Contemporary art critics generally praised the painting. One reviewer of Gazeta de Notícias noted that Más Notícias is "drawn and painted by a master's hand", with "the smallest details revealing an artist in full command of his craft". Cidade do Rio critic remarked on the painting's impact: "the expression in the eyes of that young figure—so human and so beautiful—immediately dazzles, compelling the observer to linger in detailed examination". It was received favorably in Jornal do Commercio newspaper, whose reviewer called it "the finest work the illustrious artist has exhibited this year", praising it as "more akin to a portrait than a genre painting", with "exquisitely rendered cushions and dress", though noting the central figure's head appeared "somewhat rigid".

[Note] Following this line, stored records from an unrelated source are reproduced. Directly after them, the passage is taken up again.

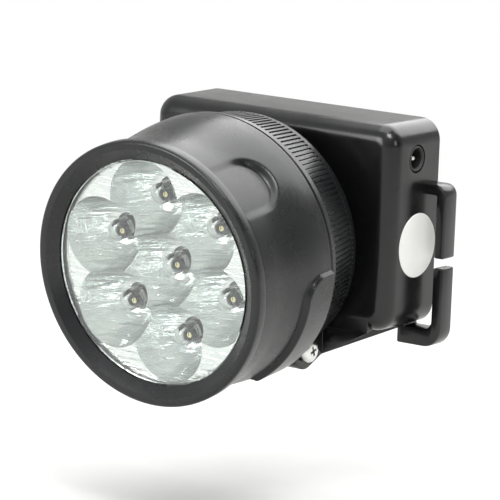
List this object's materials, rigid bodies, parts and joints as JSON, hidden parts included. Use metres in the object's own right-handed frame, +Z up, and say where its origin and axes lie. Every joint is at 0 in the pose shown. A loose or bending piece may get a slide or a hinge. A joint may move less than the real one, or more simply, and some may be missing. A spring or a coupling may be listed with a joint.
{
  "type": "miner's cap lamp",
  "caption": "Round black cap lamp with a clear lens over a cluster of mirror cups, tilting on a screw hinge under a rounded battery box with strap lugs, button and charging socket.",
  "frame": {"origin": "middle of the flat rear face of the seat pad, where the lamp lies against the helmet", "axes": "+Y out of the seat towards the helmet, so the lamp shines along -Y; +Z up; +X on the right of a person facing the lamp"},
  "size_m": [0.0794, 0.0719, 0.0647],
  "materials": {
    "black_plastic": "moulded ABS, semi-gloss black",
    "bezel_plastic": "moulded ABS, semi-gloss black",
    "soft_black": "matt black rubber",
    "pad_foam": "closed-cell foam, matt black",
    "mirror": "vacuum-metallised mirror",
    "clear_lens": "clear, polished",
    "led_epoxy": "water-clear cast epoxy",
    "bright_steel": "nickel-plated, bright",
    "board_green": "solder-masked laminate",
    "board_white": "white solder-masked laminate",
    "nylon": "natural nylon",
    "cell_sleeve": "shrink-sleeved metal can",
    "lead_red": "red PVC insulation",
    "lead_black": "black PVC insulation",
    "label_white": "bare white vinyl"
  },
  "bodies": {
    "base": {"base_housing": "black_plastic", "rear_cover": "black_plastic", "cover_gasket": "soft_black", "hinge_screw": "bright_steel", "hinge_nut": "bright_steel", "hinge_washer_right": "nylon", "hinge_washer_left": "nylon", "cell_tab_right": "bright_steel", "cell_tab_left": "bright_steel", "charge_board": "board_green", "dc_socket": "soft_black", "dc_pin": "bright_steel", "switch_body": "soft_black", "base_lead": "lead_black", "cell_lead": "lead_red", "switch_lead": "lead_red", "seat_pad": "pad_foam", "round_label": "label_white", "cover_screw_1": "bright_steel", "cover_screw_2": "bright_steel", "cover_screw_3": "bright_steel", "cover_screw_4": "bright_steel", "battery_cell_1": "cell_sleeve", "battery_cell_2": "cell_sleeve", "battery_cell_3": "cell_sleeve"},
    "head": {"bezel_ring": "bezel_plastic", "lens": "clear_lens", "lens_gasket": "soft_black", "reflector": "mirror", "led_1": "led_epoxy", "led_2": "led_epoxy", "led_3": "led_epoxy", "led_4": "led_epoxy", "led_5": "led_epoxy", "led_6": "led_epoxy", "led_7": "led_epoxy", "led_board": "board_white", "ballast_resistor": "nylon", "head_lead": "lead_black", "head_shell": "black_plastic", "head_rear_cap": "black_plastic"},
    "button": {"button_cap": "soft_black"}
  },
  "joints": [
    {"name": "head_tilt", "type": "hinge", "parent": "base", "child": "head", "pos_m": [0, -0.029, -0.029], "axis": [1, 0, 0], "range_deg": [-7, 73]},
    {"name": "button_press", "type": "slide", "parent": "base", "child": "button", "axis": [1, 0, 0], "range_m": [0, 0.0015], "stiffness_N_per_m": 600, "springref_m": -0.0008}
  ]
}
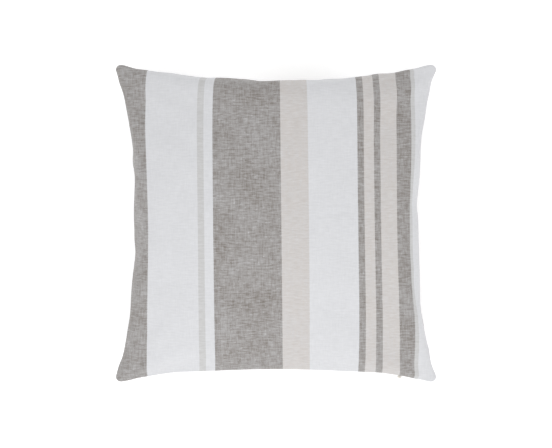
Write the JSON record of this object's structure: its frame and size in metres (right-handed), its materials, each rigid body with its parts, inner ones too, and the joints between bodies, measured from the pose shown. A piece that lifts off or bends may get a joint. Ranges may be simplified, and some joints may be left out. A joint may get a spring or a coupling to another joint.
{
  "type": "throw pillow",
  "caption": "Square knife-edge throw pillow in yarn-dyed striped linen: zipped removable cover over a stuffed insert, plump in the middle with pointed corners.",
  "frame": {"origin": "middle of the flat patch of the back panel that the pillow rests on", "axes": "+Z out of the front panel's crown, +X along the zip towards its closed end, +Y to the edge opposite the zip"},
  "size_m": [0.486, 0.486, 0.174],
  "materials": {
    "linen": "yarn-dyed striped linen and cotton, matt",
    "cambric": "plain down-proof cotton",
    "filling": "loose polyester fibre",
    "thread": "spun polyester",
    "zip_tape": "herringbone polyester tape",
    "zip_coil": "nylon monofilament coil",
    "enamel": "semi-gloss enamel on zinc",
    "satin": "polyester satin, blank"
  },
  "bodies": {
    "pillow": {"cover_front_panel": "linen", "cover_back_panel": "linen", "cover_seam_thread": "thread", "insert_front_panel": "cambric", "insert_back_panel": "cambric", "insert_seam_thread": "thread", "fibre_filling": "filling", "zip_tape_front": "zip_tape", "zip_tape_back": "zip_tape", "zip_coil_front": "zip_coil", "zip_coil_back": "zip_coil", "zip_stitching_front": "thread", "zip_stitching_back": "thread", "zip_top_stop_front": "enamel", "zip_top_stop_back": "enamel", "zip_bottom_stop": "enamel", "care_label": "satin"},
    "slider": {"zip_slider_body": "enamel"},
    "pull": {"zip_pull_tab": "enamel"}
  },
  "joints": [
    {"name": "zip_travel", "type": "hinge", "parent": "pillow", "child": "slider", "pos_m": [0, -1.36556, 0.082], "axis": [0, 0, 1], "range_deg": [0, 18.96]},
    {"name": "pull_swing", "type": "hinge", "parent": "slider", "child": "pull", "pos_m": [0.18864, -0.23566, 0.082], "axis": [-0.9863, 0.1647, 0], "range_deg": [-15, 155]}
  ]
}
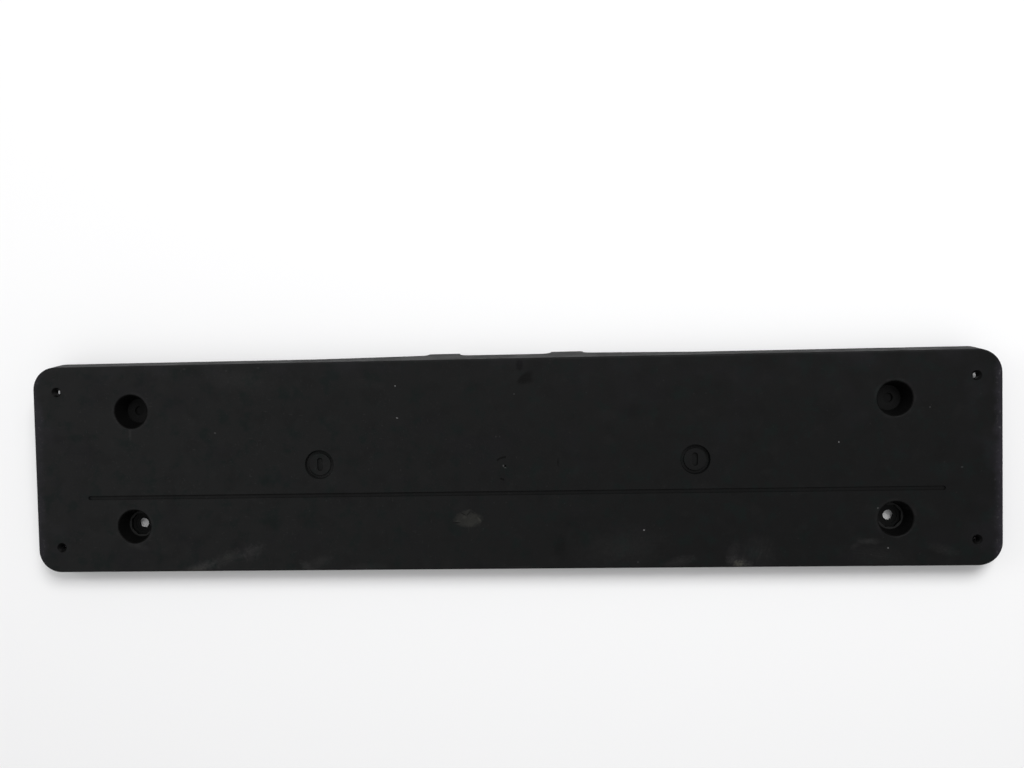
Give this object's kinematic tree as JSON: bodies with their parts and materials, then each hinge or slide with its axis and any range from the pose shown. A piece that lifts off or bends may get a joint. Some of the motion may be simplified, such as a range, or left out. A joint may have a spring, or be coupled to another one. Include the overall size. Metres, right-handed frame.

Furthermore, Más Notícias was contrasted with the other works presented by Amoedo at the exhibition. Passeio Matinal and Raio de Sol, also exhibited by Amoedo, were criticized by Gazeta de Notícias for their "harsh tones [that] assault the eye", while Refeição Matinal was deemed by Jornal do Brasil critic Cosme de Moraes "flawed in its hand anatomy, artificially shaded cheeks, and harsh outlines". In contrast, as Moraes wrote, Más Notícias stood out from that "list of disasters":

It is a beautiful woman who crumples the recently read letter. One might say it is a handkerchief and not a letter; however, the admirably depicted fabric of the dress, the striking cushion, and the expression of deep sorrow exuding from her countenance certainly make up for any other imperfection. This shows that when he manages to detach himself from his fixed idea and truly wants to see what is before him, as in the case of this patiently executed portrait, Mr. Amoedo ceases to be the degenerate colorist, the orgiastic wielder of the palette, and the heartless instigator of enraged colors.
— Cosme de Moraes

Later, Más Notícias was recognized for its role in the modernization of Brazilian art. In his critique, Gonzaga Duque from Kósmos lauded the work and its creator, emphasizing Amoedo's defiance of academic conventions: "The evolution of his spirit [...] led him to an art finally *expressive* and less materialistic, exuding a worldly refinement of existence [...] an elegant epicureanism [...] profoundly shaken by ancestral emotional crises". Amoedo's independent expression of artistic subjectivity and creative freedom positioned Más Notícias as a versatile precursor to Brazilian modernism. Its role in a transitional artistic context cemented it as a landmark in Brazilian art history. Frederico Barata dissented, arguing that Amoedo's post-France works, including Más Notícias, paled compared to his earlier output, reflecting a "precocious apogee".